We arrived in Buenos Aires yesterday morning to find it was raining and chilly, weather we were not prepared for. Once at La Cayatana Hotel, a beautiful but overpriced place I would not recommend mostly because of the 125 dogs that live in the kennel/vet on the street behind it who NEVER stopped barking, I went out for prociutto pizza (at Campo del Fiori) while Martin slept (I had taken a melatonin and slept on the plane). Then I walked around the city for two more hours, discovering the parts of BA that made me think this city is more like Shanghai than Paris – cheap clothing stores I´d never heard of, Argentine department stores and malls, lots of Fisherman Wharf-Venice Beach-style street vendors, etc. I have to admit I was not liking BA at that point-cold, gray, windy and lots of dingy clothing stores were not what I had expected. “BA is like Paris,” people had told me. I was expecting Paris.

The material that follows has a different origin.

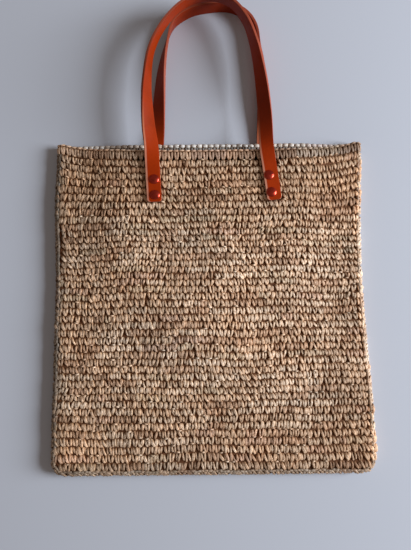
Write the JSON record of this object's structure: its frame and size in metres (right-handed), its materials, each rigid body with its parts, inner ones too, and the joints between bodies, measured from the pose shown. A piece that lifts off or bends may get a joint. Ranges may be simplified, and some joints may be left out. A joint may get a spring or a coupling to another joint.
{
  "type": "tote bag",
  "caption": "Flat crocheted raffia tote bag lying on its back, with riveted leather strap handles that swing at the mouth.",
  "frame": {"origin": "middle of the back panel's outer face, the face that the bag lies on", "axes": "+X to the bag's right seen from the front, +Y from the bottom seam to the mouth and handles, +Z out of the front panel"},
  "size_m": [0.3754, 0.5703, 0.0378],
  "materials": {
    "raffia": "crocheted natural raffia",
    "raffia_edge": "crocheted natural raffia, thicker edge stitches",
    "leather": "smooth orange-brown strap leather, semi-gloss",
    "leather_patch": "rough split leather",
    "copper": "antique copper rivets"
  },
  "bodies": {
    "bag": {"front_panel": "raffia", "back_panel": "raffia", "joining_seam": "raffia_edge", "mouth_rim": "raffia_edge", "front_tab_left": "leather", "front_tab_right": "leather", "back_tab_left": "leather", "back_tab_right": "leather", "front_patch_left": "leather_patch", "front_patch_right": "leather_patch", "back_patch_left": "leather_patch", "back_patch_right": "leather_patch", "front_left_lower_cap": "copper", "front_left_lower_stud": "copper", "front_left_upper_cap": "copper", "front_left_upper_stud": "copper", "front_right_lower_cap": "copper", "front_right_lower_stud": "copper", "front_right_upper_cap": "copper", "front_right_upper_stud": "copper", "back_left_lower_cap": "copper", "back_left_lower_stud": "copper", "back_left_upper_cap": "copper", "back_left_upper_stud": "copper", "back_right_lower_cap": "copper", "back_right_lower_stud": "copper", "back_right_upper_cap": "copper", "back_right_upper_stud": "copper"},
    "front_handle": {"front_handle_loop": "leather"},
    "back_handle": {"back_handle_loop": "leather"}
  },
  "joints": [
    {"name": "front_handle_swing", "type": "hinge", "parent": "bag", "child": "front_handle", "pos_m": [0.002, 0.16515, 0.0271], "axis": [1, 0, 0], "range_deg": [0, 150]},
    {"name": "back_handle_swing", "type": "hinge", "parent": "bag", "child": "back_handle", "pos_m": [0.002, 0.16515, 0.0025], "axis": [-1, 0, 0], "range_deg": [0, 150]}
  ]
}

Then, in the evening, we took the subway (my feet were killing me by then) to Recoleta, an upscale neighborhood with a lot of designer clothing stores (three story Ralph Lauren shop, etc.) and restaurants. We had dinner at a place called La Cholita where I ordered a huge steak (Argentina is known for great beef), fries, grilled vegetables and a bottle of Malbec and ate every bite (I don´t like Malbec, by the way, at least not that Malbec-yeck). Later we stopped at a bar and I had a very creamy (as in clumpy cream) White Russian. We slept until after noon, about 11 hours, so today we´re wide awake.

Things I am looking for: place to have authentic mate (I´ve been told you have to go buy it and buy a gourd and bombilla and make it yourself), place to have good Italian ice cream.

Things that surprised me: The Italian influence. They don´t eat beans and rice here (why do I think all Spanish-speaking countries eat meat, fish, beans and rice?) They eat a ton of meat and a lot of pasta. Those seem to be their staples, which is fine with me.

The obelisk that is the center of the city. I don´t know its history, but it doesn´t seem to “fit” somehow. I guess I tend to associate it more with D.C. than with the Place de la Concorde in Paris.

Something strange: Argentine menus that are written in both English and Spanish translate “arugula” as “rocket” in English. So you can order goat cheese on rocket salad. Huh?